Determinations of respondent New York City Housing Authority, dated October 26, 2011, each terminating petitioner’s employment as an elevator mechanic on the grounds of incompetency and misconduct, unanimously confirmed, the petition denied and the proceeding brought pursuant to CPLR *518article 78 (transferred to this Court by order of Supreme Court, New York County [Peter H. Moulton, J.], entered April 2, 2013), dismissed, without costs.
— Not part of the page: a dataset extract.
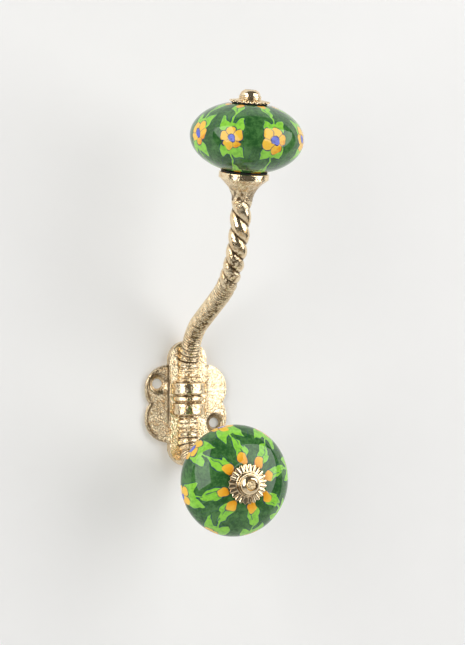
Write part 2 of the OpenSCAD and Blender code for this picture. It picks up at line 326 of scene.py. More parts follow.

The determinations are supported by substantial evidence (see generally 300 Gramatan Ave. Assoc. v State Div. of Human Rights, 45 NY2d 176, 180-181 [1978]), and the penalty of termination of employment does not shock our sense of fairness (see Matter of Pell v Board of Educ. of Union Free School Dist. No. 1 of Towns of Scarsdale & Mamaroneck, Westchester County, 34 NY2d 222, 233 [1974]). The record demonstrates that in addition to petitioner’s misconduct in purchasing cocaine while on duty, petitioner, on two separate occasions, carried out his job responsibilities in a manner that involved health and safety risks, and resulted in actual physical injury to others. Each of these situations posed a safety risk and thus when considered separately warrant termination. Furthermore, the fact that petitioner had an otherwise unblemished work history, does not warrant a different determination.
Concur—Acosta, J.P., DeGrasse, Richter, Manzanet-Daniels and Feinman, JJ.